» **TASK PROMPT**: Begin with the line containing "front_panel();" and end with the line containing "for node in"; set down that block verbatim and nothing else.

------

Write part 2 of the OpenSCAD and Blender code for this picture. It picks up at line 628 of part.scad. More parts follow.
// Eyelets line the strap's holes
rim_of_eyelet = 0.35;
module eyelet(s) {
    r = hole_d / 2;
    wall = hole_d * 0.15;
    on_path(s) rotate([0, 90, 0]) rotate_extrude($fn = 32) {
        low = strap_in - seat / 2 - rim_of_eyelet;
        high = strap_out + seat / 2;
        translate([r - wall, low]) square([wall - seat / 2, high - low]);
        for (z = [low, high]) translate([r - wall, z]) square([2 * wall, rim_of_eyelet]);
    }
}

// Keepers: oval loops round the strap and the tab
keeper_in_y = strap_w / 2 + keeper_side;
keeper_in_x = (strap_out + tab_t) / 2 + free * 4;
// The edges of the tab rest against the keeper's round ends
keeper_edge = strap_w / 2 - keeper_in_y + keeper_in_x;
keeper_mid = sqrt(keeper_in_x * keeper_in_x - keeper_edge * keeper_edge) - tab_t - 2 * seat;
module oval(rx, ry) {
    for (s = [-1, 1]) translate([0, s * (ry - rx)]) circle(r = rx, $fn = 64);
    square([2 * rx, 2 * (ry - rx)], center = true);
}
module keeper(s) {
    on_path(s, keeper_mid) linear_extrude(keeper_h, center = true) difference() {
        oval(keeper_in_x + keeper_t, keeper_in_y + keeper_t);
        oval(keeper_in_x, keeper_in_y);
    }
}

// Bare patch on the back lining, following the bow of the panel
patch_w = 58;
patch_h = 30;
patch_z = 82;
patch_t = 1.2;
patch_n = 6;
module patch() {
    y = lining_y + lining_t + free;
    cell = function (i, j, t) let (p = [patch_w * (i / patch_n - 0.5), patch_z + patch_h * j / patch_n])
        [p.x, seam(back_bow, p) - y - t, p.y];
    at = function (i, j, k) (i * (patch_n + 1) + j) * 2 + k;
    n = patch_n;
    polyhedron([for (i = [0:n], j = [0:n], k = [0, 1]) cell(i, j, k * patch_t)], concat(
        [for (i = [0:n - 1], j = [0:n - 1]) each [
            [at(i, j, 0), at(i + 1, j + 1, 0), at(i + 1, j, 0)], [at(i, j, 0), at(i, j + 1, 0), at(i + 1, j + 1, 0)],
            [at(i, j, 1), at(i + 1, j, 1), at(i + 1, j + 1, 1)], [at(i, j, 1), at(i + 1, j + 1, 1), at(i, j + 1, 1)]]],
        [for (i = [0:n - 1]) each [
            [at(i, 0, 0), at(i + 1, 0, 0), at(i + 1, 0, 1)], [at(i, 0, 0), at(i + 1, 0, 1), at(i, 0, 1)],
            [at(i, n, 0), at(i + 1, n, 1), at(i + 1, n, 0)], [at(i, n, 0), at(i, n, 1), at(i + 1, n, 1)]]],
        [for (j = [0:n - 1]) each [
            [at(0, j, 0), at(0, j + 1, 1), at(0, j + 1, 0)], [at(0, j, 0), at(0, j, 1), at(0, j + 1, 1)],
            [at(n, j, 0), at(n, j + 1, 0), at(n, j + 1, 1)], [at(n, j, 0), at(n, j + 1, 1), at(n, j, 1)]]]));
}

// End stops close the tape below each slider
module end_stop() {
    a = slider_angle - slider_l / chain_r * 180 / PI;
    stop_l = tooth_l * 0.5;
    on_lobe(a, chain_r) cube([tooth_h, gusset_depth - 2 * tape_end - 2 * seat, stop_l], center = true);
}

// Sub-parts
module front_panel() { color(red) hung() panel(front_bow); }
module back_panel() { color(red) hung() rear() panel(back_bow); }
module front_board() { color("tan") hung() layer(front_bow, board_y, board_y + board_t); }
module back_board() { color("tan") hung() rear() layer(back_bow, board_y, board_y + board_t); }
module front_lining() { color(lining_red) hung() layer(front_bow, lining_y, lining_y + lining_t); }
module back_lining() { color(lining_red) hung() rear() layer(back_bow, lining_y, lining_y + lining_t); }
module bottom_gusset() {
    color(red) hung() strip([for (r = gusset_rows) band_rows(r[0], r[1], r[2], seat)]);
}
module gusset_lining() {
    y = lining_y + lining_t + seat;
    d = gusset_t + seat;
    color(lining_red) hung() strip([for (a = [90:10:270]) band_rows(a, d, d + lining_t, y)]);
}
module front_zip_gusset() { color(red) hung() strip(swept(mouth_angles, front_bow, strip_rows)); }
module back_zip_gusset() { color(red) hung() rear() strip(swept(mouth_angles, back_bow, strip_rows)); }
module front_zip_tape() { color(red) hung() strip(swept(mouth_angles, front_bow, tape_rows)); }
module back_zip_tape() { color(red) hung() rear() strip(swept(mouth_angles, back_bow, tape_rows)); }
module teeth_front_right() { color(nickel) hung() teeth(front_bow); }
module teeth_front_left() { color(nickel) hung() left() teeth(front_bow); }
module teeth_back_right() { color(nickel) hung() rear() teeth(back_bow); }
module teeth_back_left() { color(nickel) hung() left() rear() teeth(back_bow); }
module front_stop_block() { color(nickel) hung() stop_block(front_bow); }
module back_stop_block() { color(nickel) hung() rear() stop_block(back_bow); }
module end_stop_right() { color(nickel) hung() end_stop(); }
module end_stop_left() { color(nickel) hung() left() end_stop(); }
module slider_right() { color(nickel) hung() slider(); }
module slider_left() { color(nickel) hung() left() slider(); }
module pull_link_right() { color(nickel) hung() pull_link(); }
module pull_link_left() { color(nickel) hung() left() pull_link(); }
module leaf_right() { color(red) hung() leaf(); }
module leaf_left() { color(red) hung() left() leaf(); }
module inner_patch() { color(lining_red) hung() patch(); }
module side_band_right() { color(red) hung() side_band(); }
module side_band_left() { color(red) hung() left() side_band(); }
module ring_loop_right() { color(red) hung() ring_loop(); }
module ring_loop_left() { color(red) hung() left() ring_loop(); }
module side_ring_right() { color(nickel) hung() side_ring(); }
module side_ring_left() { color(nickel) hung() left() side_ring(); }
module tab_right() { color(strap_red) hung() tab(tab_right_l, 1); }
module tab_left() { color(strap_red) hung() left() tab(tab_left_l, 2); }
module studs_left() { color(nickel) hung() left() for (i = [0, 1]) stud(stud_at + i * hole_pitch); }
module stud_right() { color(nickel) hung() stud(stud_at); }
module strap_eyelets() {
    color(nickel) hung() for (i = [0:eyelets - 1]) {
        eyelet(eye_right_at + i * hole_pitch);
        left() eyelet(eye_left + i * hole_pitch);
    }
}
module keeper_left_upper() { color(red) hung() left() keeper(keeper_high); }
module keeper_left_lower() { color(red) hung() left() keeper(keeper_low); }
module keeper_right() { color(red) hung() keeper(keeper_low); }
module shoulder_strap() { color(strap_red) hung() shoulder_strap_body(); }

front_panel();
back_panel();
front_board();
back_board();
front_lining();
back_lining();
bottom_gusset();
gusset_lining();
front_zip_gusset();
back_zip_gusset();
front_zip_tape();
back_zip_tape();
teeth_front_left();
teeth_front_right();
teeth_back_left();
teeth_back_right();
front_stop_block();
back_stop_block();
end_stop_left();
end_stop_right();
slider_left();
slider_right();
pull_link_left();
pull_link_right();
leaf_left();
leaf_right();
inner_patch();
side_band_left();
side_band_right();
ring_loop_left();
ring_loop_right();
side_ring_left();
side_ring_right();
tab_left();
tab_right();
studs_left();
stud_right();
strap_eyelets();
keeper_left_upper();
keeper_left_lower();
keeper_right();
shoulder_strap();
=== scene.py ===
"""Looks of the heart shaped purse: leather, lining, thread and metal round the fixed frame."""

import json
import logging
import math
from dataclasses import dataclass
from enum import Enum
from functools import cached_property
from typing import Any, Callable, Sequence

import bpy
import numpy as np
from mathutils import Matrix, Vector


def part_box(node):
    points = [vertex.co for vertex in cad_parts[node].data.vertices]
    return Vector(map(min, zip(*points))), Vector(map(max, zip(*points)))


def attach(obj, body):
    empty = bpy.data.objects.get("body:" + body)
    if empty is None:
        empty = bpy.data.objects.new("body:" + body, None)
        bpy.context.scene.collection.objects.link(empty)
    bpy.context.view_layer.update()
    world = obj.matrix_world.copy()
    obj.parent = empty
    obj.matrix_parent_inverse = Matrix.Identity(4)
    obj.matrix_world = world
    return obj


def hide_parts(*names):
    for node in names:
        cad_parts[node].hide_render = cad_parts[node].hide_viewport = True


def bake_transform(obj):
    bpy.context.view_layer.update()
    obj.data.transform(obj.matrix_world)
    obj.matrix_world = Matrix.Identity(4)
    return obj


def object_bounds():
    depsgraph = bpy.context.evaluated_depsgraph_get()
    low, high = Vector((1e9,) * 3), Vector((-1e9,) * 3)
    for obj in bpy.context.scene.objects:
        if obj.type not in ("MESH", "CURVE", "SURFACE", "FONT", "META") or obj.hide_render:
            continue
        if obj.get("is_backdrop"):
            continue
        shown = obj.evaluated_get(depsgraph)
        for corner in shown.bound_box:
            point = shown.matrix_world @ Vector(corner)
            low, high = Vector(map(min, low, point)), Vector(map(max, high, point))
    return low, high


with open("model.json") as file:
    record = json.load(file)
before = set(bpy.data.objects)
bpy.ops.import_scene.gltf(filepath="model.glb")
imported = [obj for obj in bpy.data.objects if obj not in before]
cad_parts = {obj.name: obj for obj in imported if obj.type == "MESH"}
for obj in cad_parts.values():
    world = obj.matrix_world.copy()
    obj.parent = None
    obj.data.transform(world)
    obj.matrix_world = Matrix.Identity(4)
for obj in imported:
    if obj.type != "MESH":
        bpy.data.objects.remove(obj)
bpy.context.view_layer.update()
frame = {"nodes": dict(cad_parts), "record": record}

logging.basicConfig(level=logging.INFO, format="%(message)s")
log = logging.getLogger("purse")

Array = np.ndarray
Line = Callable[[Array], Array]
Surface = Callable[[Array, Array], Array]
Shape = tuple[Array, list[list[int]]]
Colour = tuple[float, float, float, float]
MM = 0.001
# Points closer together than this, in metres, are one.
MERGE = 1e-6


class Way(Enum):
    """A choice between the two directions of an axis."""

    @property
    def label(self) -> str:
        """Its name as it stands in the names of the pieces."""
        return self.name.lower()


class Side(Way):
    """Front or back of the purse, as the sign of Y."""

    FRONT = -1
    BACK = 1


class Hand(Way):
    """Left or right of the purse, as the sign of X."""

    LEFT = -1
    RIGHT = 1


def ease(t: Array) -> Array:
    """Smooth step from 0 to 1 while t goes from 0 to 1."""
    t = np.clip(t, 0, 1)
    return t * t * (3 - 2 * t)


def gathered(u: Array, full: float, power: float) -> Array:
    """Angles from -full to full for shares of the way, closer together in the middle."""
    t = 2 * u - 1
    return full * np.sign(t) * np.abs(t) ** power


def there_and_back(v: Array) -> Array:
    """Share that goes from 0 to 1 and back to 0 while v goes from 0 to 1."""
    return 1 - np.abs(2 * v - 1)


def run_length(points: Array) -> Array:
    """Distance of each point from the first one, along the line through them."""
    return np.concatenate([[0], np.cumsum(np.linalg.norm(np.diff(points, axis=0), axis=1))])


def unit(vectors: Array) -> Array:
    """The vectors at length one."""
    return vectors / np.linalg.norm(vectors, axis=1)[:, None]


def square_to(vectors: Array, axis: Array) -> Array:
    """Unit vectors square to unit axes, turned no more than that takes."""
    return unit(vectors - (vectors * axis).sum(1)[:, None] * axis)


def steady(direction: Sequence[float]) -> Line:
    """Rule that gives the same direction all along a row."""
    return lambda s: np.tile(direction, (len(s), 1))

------

» **PROBLEM SOLUTION**:
front_panel();
back_panel();
front_board();
back_board();
front_lining();
back_lining();
bottom_gusset();
gusset_lining();
front_zip_gusset();
back_zip_gusset();
front_zip_tape();
back_zip_tape();
teeth_front_left();
teeth_front_right();
teeth_back_left();
teeth_back_right();
front_stop_block();
back_stop_block();
end_stop_left();
end_stop_right();
slider_left();
slider_right();
pull_link_left();
pull_link_right();
leaf_left();
leaf_right();
inner_patch();
side_band_left();
side_band_right();
ring_loop_left();
ring_loop_right();
side_ring_left();
side_ring_right();
tab_left();
tab_right();
studs_left();
stud_right();
strap_eyelets();
keeper_left_upper();
keeper_left_lower();
keeper_right();
shoulder_strap();
=== scene.py ===
"""Looks of the heart shaped purse: leather, lining, thread and metal round the fixed frame."""

import json
import logging
import math
from dataclasses import dataclass
from enum import Enum
from functools import cached_property
from typing import Any, Callable, Sequence

import bpy
import numpy as np
from mathutils import Matrix, Vector


def part_box(node):
    points = [vertex.co for vertex in cad_parts[node].data.vertices]
    return Vector(map(min, zip(*points))), Vector(map(max, zip(*points)))


def attach(obj, body):
    empty = bpy.data.objects.get("body:" + body)
    if empty is None:
        empty = bpy.data.objects.new("body:" + body, None)
        bpy.context.scene.collection.objects.link(empty)
    bpy.context.view_layer.update()
    world = obj.matrix_world.copy()
    obj.parent = empty
    obj.matrix_parent_inverse = Matrix.Identity(4)
    obj.matrix_world = world
    return obj


def hide_parts(*names):
    for node in names:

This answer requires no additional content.